À l’approche de leurs spectacles prévus au Canada en octobre prochain, les groupes Kneecap et Bob Vylan sont de plus en plus ciblés par des pressions politiques et communautaires en sol canadien, rapporte la Presse canadienne. Le Centre consultatif des relations juives et israéliennes (CIJA) demande au gouvernement fédéral d’interdire l’entrée aux deux groupes, tous deux actuellement visés par une enquête au Royaume-Uni à la suite de leur passage au festival de Glastonbury.
Dans une lettre adressée aux ministres canadiens de la Sécurité publique et de l’Immigration, le vice-président aux relations gouvernementales du CIJA, David Cooper, réclame que les membres des deux groupes soient jugés inadmissibles au pays en vertu des lois canadiennes sur les discours haineux. «Autoriser des artistes qui glorifient le terrorisme ou incitent à la haine à entrer au Canada et à s’y produire envoie un signal profondément troublant», écrit-il.
Lors du festival Glastonbury en juin dernier, Bob Vylan, un duo punk-rap de Londres, a attiré l’attention des médias britanniques après avoir lancé un slogan dénonçant l’armée israélienne: «Death to the IDF». Ce cri de ralliement, repris par une partie de la foule, a provoqué une onde de choc. La BBC, qui diffusait l’événement, a rapidement retiré la captation de son site et s’est excusée de ne pas avoir interrompu la retransmission en direct. Depuis, la police d’Avon et Somerset a ouvert une enquête pour infraction potentielle à l’ordre public.
De leur côté, les membres du groupe nord-irlandais Kneecap n’ont pas repris le même slogan, mais ont arboré des drapeaux palestiniens sur scène et critiqué vigoureusement le premier ministre britannique Keir Starmer. Le groupe est déjà familier avec la controverse: l’un de ses membres, Mo Chara, a été accusé en 2024 d’avoir brandi un drapeau du Hezbollah lors d’un concert à Derry, une infraction potentielle à la loi antiterroriste britannique.
La demande du CIJA a été relayée par le controversé député libéral Anthony Housefather, qui affirme avoir soulevé la question directement avec le ministre de la Sécurité publique, Gary Anandasangaree. «À mes yeux, ces artistes ne devraient pas être admissibles au Canada», a-t-il déclaré en entrevue, ajoutant qu’il est essentiel d’assurer qu’aucune demande d’entrée ne soit approuvée.

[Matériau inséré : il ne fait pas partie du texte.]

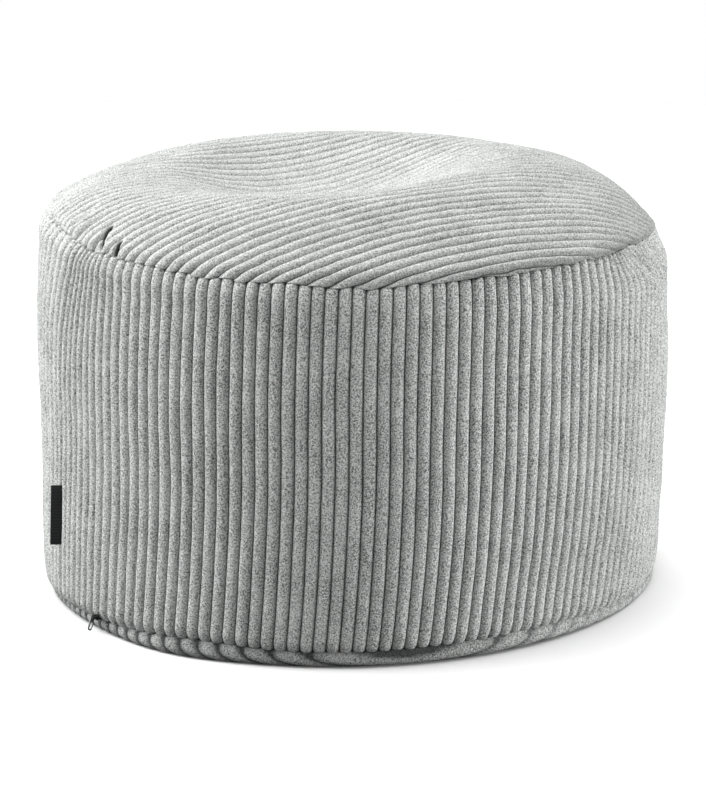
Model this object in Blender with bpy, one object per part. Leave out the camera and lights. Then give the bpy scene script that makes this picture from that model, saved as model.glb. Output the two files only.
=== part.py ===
"""A round floor pouf in wide corduroy, filled and sewn from three panels.

Metres, +Z up. The origin is on the floor under the middle of the pouf, and its
front faces -Y. An azimuth is 0 at the front and grows towards +X. The band goes
round the side, the top panel is a dome with a dent pressed into it, and the
bottom panel is flat where it lies on the floor. All three are filled, so they
are solids that meet at the two round seams. A woven label is sewn into the
band's closing seam, and the zip's slider and pull show at the foot seam.
"""
from collections import namedtuple
from math import cos, pi, radians, sin

import bmesh
import bpy
import numpy as np
from mathutils import Matrix, Vector

# Driving dimensions, in metres and radians
GAP = 0.0003
BAND_CORDS = 160
CORD_DEPTH = 0.0026
CORD_END = 0.007
BAND_HEIGHT_AT = {"foot": 0.0125, "top": 0.2790}
FOOT_TILT = 0.0045
FRONT_CORNER = 0.0060
FLAT_CORNER = 0.0090
FLAT_RADIUS = 0.2370
BOTTOM_RIM = 0.0150

# The cords of the two round panels run at these angles to +X
TOP_CORD_ANGLE = radians(29.3)
BOTTOM_CORD_ANGLE = radians(13.0)
PANEL_CORD_PITCH = 0.0099

# A band cord leans this far by its foot, by its top and beside the closing seam
FOOT_LEAN = radians(-1.7)
TOP_LEAN = radians(0.6)
SEAM_LEAN = radians(5.5)
SEAM_LEAN_AT = radians(-66)
SEAM_LEAN_SPREAD = radians(12)
SEAM_SHIFT = radians(2.0)
RIGHT_LEAN = radians(-4.5)
RIGHT_LEAN_AT = radians(72)
RIGHT_LEAN_SPREAD = radians(16)
RIGHT_LEAN_FROM = 0.86
RIGHT_LEAN_CURVE = 1.5
LEAN_STARTS_AT = 0.55
SEAM_CORD = -28
SEAM_EXTRA_DEPTH = 0.0030
CORD_PHASE = radians(-0.65)

# Radius of the band by the share of its height, with what +X has more than -X
BandRing = namedtuple("BandRing", "share radius skew")
BAND_RINGS = (
    BandRing(0.00, 0.2430, 0.0000),
    BandRing(0.03, 0.2464, -0.0012),
    BandRing(0.15, 0.2476, -0.0010),
    BandRing(0.23, 0.2485, -0.0003),
    BandRing(0.35, 0.2488, 0.0000),
    BandRing(0.47, 0.2489, 0.0003),
    BandRing(0.65, 0.2485, 0.0000),
    BandRing(0.78, 0.2475, -0.0007),
    BandRing(0.92, 0.2462, 0.0000),
    BandRing(0.96, 0.2453, -0.0018),
    BandRing(1.00, 0.2425, 0.0000),
)

# The top seam round the pouf, by azimuth in degrees: it climbs over the shoulder at both sides
SeamPlace = namedtuple("SeamPlace", "azimuth height radius")
TOP_SEAM_PLACES = (
    SeamPlace(-180, 0.2830, 0.2425),
    SeamPlace(-120, 0.2880, 0.2415),
    SeamPlace(-90, 0.2945, 0.2404),
    SeamPlace(-76, 0.2955, 0.2392),
    SeamPlace(-68, 0.2950, 0.2382),
    SeamPlace(-61, 0.2925, 0.2402),
    SeamPlace(-54, 0.2886, 0.2420),
    SeamPlace(-47, 0.2880, 0.2425),
    SeamPlace(-39, 0.2858, 0.2425),
    SeamPlace(-21, 0.2819, 0.2425),
    SeamPlace(0, 0.2802, 0.2425),
    SeamPlace(16, 0.2818, 0.2425),
    SeamPlace(33, 0.2850, 0.2425),
    SeamPlace(49, 0.2863, 0.2418),
    SeamPlace(60, 0.2875, 0.2382),
    SeamPlace(73, 0.2852, 0.2356),
    SeamPlace(90, 0.2835, 0.2360),
    SeamPlace(120, 0.2825, 0.2415),
    SeamPlace(180, 0.2830, 0.2425),
)
TUCK_STARTS_AT = 0.90
TUCK_CURVE = 1.3
RIGHT_SHOULDER = 0.0065

# How close to the seam its climb, its tuck, the shoulder and the dent's rim come into play
SEAM_CLIMB_POWER = 6
SEAM_TUCK_POWER = 8
SHOULDER_POWER = 14
SHOULDER_SIDE_POWER = 3
DENT_RIM_POWER = 6

# Section of the dome before it was sat on: radius and height over the top seam
DomeRing = namedtuple("DomeRing", "radius height")
DOME_RINGS = (
    DomeRing(0.0000, 0.0655),
    DomeRing(0.0500, 0.0650),
    DomeRing(0.0990, 0.0623),
    DomeRing(0.1390, 0.0574),
    DomeRing(0.1710, 0.0480),
    DomeRing(0.1970, 0.0384),
    DomeRing(0.2160, 0.0280),
    DomeRing(0.2300, 0.0180),
    DomeRing(0.2385, 0.0099),
    DomeRing(0.2425, 0.0000),
)
CROWN_TO_BACK = 0.0195
CROWN_TO_LEFT = 0.0047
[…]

Le ministère de l’Immigration n’a pas commenté la demande, invoquant les restrictions liées à la vie privée. Un porte-parole a toutefois rappelé que toute demande d’entrée au Canada est évaluée individuellement, et que l’accès peut être refusé pour des motifs de sécurité, de violation des droits humains ou d’activités criminelles.
Le débat a pris une nouvelle tournure lorsqu’un groupe appelé «Indigenous Embassy Jerusalem» a demandé à Live Nation et au promoteur MRG Group d’annuler les spectacles de Kneecap au Canada. Dans une lettre publique, le groupe affirme qu’autoriser Kneecap à se produire violerait des «traités de paix signés par des chefs autochtones» et reviendrait à «glorifier le terrorisme et la haine».
Mais la légitimité de cette prise de position est remise en question. Aucun des signataires de cette déclaration n’occupe actuellement un poste de direction dans une communauté autochtone au Canada. Plusieurs sont d’anciens chefs ou des leaders religieux affiliés au mouvement évangélique chrétien sioniste. Leur voix, bien que réelle, ne reflète pas la position des organisations représentatives des Premières Nations, des Inuits ou des Métis. À l’inverse, de nombreuses voix autochtones, notamment parmi les artistes, les étudiants et les militants, ont exprimé leur solidarité avec le peuple palestinien et dénoncé les politiques israéliennes à Gaza et en Cisjordanie.
Alors que les enquêtes policières se poursuivent au Royaume-Uni, la situation pose des questions délicates sur l’application des lois canadiennes en matière de discours haineux et sur la liberté d’expression dans le contexte artistique. Le gouvernement Carney se trouve ainsi sous pression: devra-t-il suivre l’exemple des États-Unis, qui ont révoqué les visas de Bob Vylan, ou privilégiera-t-il une approche fondée sur le respect des droits individuels?